インパクト志向の投融資の実践と評価・共有、発信を約束

「インパクト志向金融宣言」の大きな特長は、宣言だけに留まらず、署名機関おのおのが独自の行動計画をつくること、その進捗状況を可能な範囲で共有し、互いに知恵を出し合うこと、さらに、国内だけでなく、海外に向けても発信していくことにあります。

 加えて強調したいのは、各金融機関のトップが、組織全体の経営方針として、宣言に署名したということです。これまでインパクト投資・融資の現場では、担当部門が熱心に取り組んでも、なかなか他部門の理解が得られない状況を、しばしば見聞きしました。宣言をきっかけに、こうした壁が打ち破られ、全社を挙げて環境・社会課題の解決に向かっていただけるよう期待します。
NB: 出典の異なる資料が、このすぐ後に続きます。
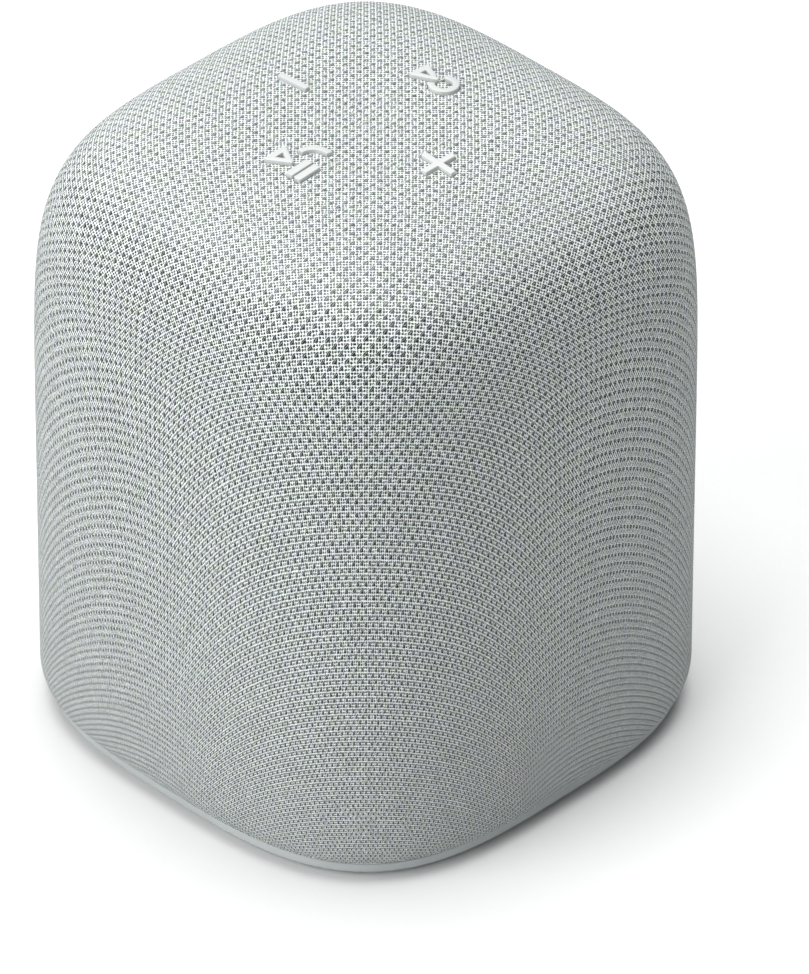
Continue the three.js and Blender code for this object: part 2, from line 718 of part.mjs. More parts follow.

 今回署名した21の金融機関は、規模も業態も、実に多様です。メガバンク、地方銀行、信用金庫・信用組合、資産運用会社、VC、アセットオーナー、保険会社など、それぞれの立場の違いから、異なる強み、異なる悩みがあるはずで、ぜひそれも共有し、インパクト投資・融資の世界にも豊かな多様性をもたらしていただきたいと思います。

 また、署名機関のなかには、宣言を契機に本格的にインパクト志向の投融資に取り組もうというところもあれば、すでに投資や商品販売で実績を挙げているところもあります。特に、りそなホールディングス、三井住友トラストホールディングス、第一生命保険の3社には、先輩格として、宣言の起案時からご尽力いただきました。

今後は、署名機関がIMM(Impact Measurement and Management 、インパクト測定・マネジメント)に取り組み、協力することで、IMMの知見が蓄積されていくはずです。このことによって、これまでインパクト投資参入のボトルネックとされていた評価コストが抑えられ、インパクト投資に取り組みやすい環境が整うことでしょう。

 SIIFのような小さな財団の提案に、21もの金融機関がご賛同くださったのは望外の喜びですが、これからも、より多くの金融機関にご署名いただきたいと考えています。さらに、この宣言を超えて、日本の金融業界に、自律的・持続的にインパクト投資・融資を発展させていく気運が醸成されることに、大きな期待を抱いています。